Niveau 3 : implication « volontaire » et « efficace » = Programmation sur son patrimoine et incitation active des administrés

Niveau 4 : implication « visionnaire » et « stratégique » = Généralisation du solaire à moyen terme 2007, 2010

L'agenda solaire est adapté à tout type de collectivité territoriale : commune, communauté d'agglomération ou de pays, département, région.

Proposé sous forme de CDRom, l'agenda solaire permet une actualisation des données par Internet et donc une base de données récente et évolutive.

13. Quelles collectivités territoriales vous paraissent exemplaires dans le domaine des énergies renouvelables thermiques ?
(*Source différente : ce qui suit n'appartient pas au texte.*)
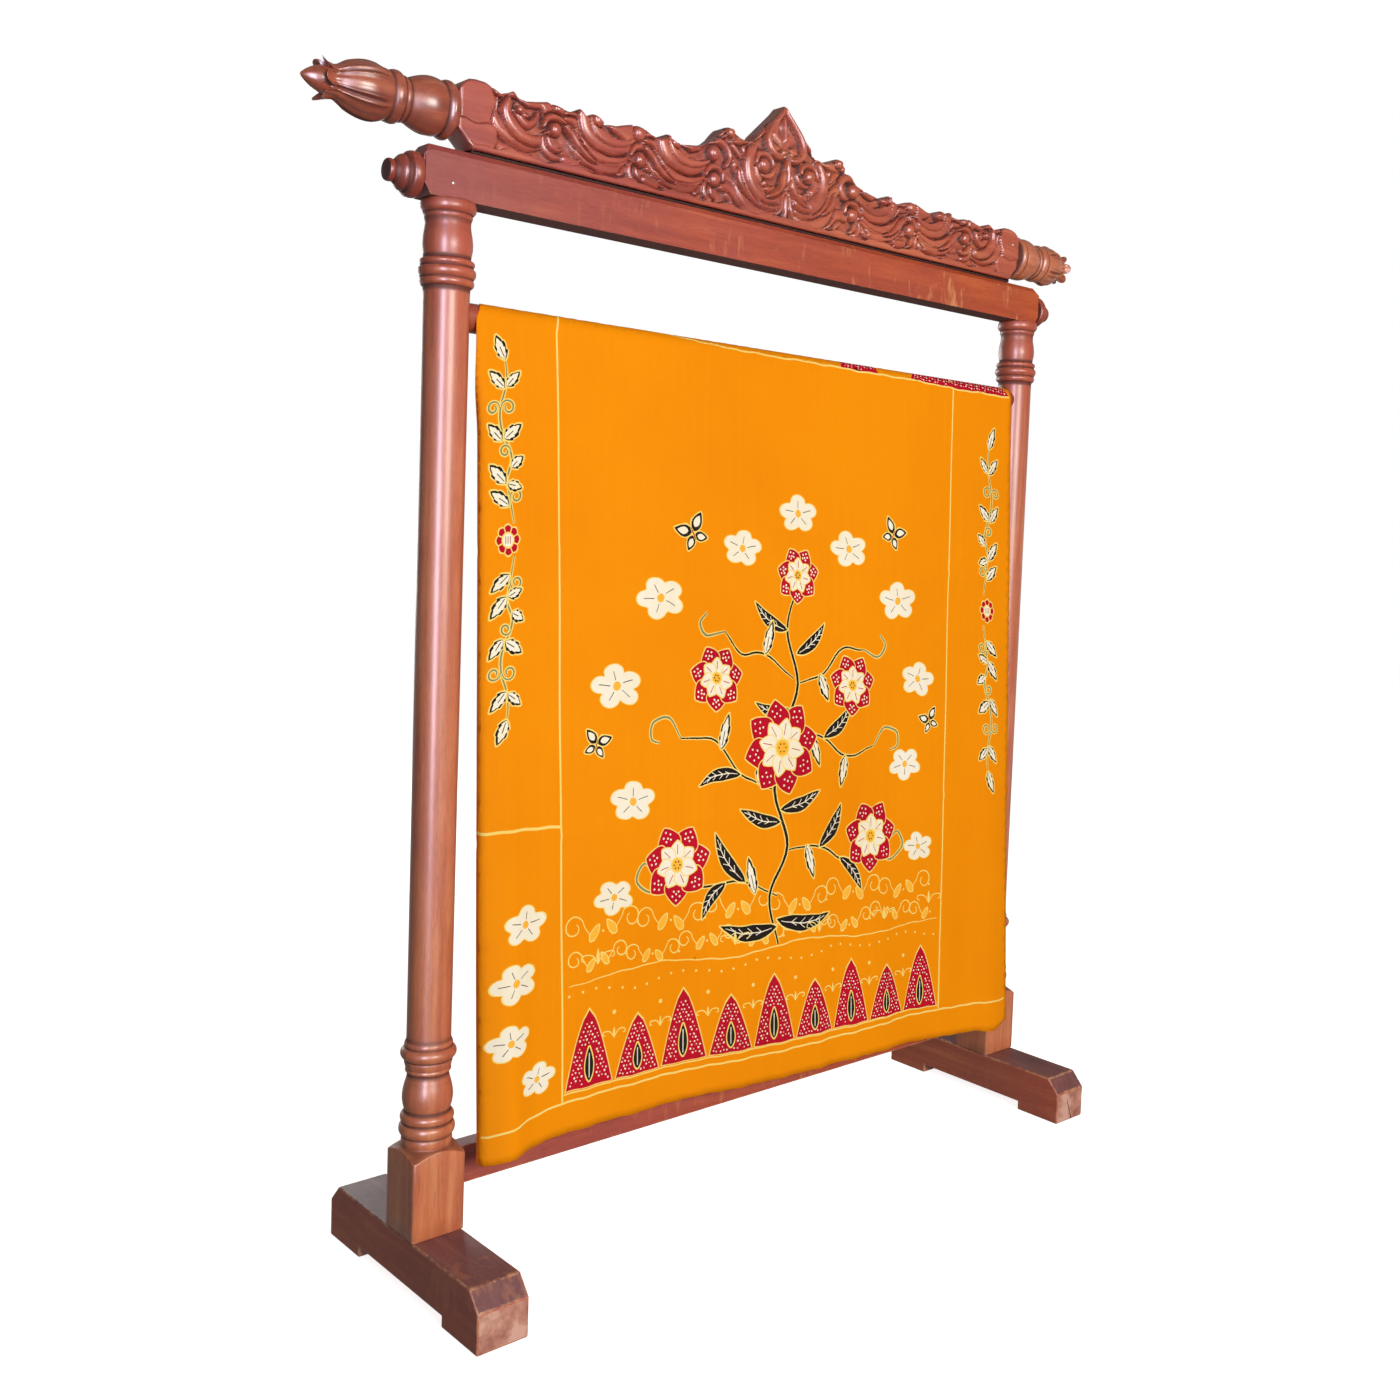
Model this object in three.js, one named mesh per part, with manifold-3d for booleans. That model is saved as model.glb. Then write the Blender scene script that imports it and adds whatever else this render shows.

Enerplan salue le travail accompli par quelques collectivités exemplaires :

- la Région Alsace avec son programme européen Energivie pour le développement des ENR, solaire et bois ;

- e département des Alpes Maritimes qui aide financièrement tous les porteurs de projets, accorde ses aides aux communes sous condition d'utilisation du solaire, met en place un concours « 100 toits bleus pour le département » auprès des communes ;

- la Communauté urbaine du Grand Lyon avec son référentiel Habitat durable (eau chaude solaire obligatoire) applicable à tous les bailleurs sociaux et promoteurs privés du territoire ;

- la ville de Grenoble qui impose le solaire dans les règlements de ZAC ;

- la ville de La Seyne sur mer qui incite fortement les promoteurs privés à intégrer le solaire dans leurs constructions ;

- la communauté du Pays d'Aix qui aide financièrement les particuliers et les maîtres d'ouvrage collectifs et qui a édité le guide d'intégration des capteurs solaires, outil d'information et de concertation ;

- la communauté du Pays d'Aubagne qui aide financièrement les porteurs de projets, met en place un programme d'animation auprès des scolaires, s'implique dans la formation des artisans par la réinsertion, organise la fête du soleil (ateliers professionnels et exposition, 3ème édition en mai 2006).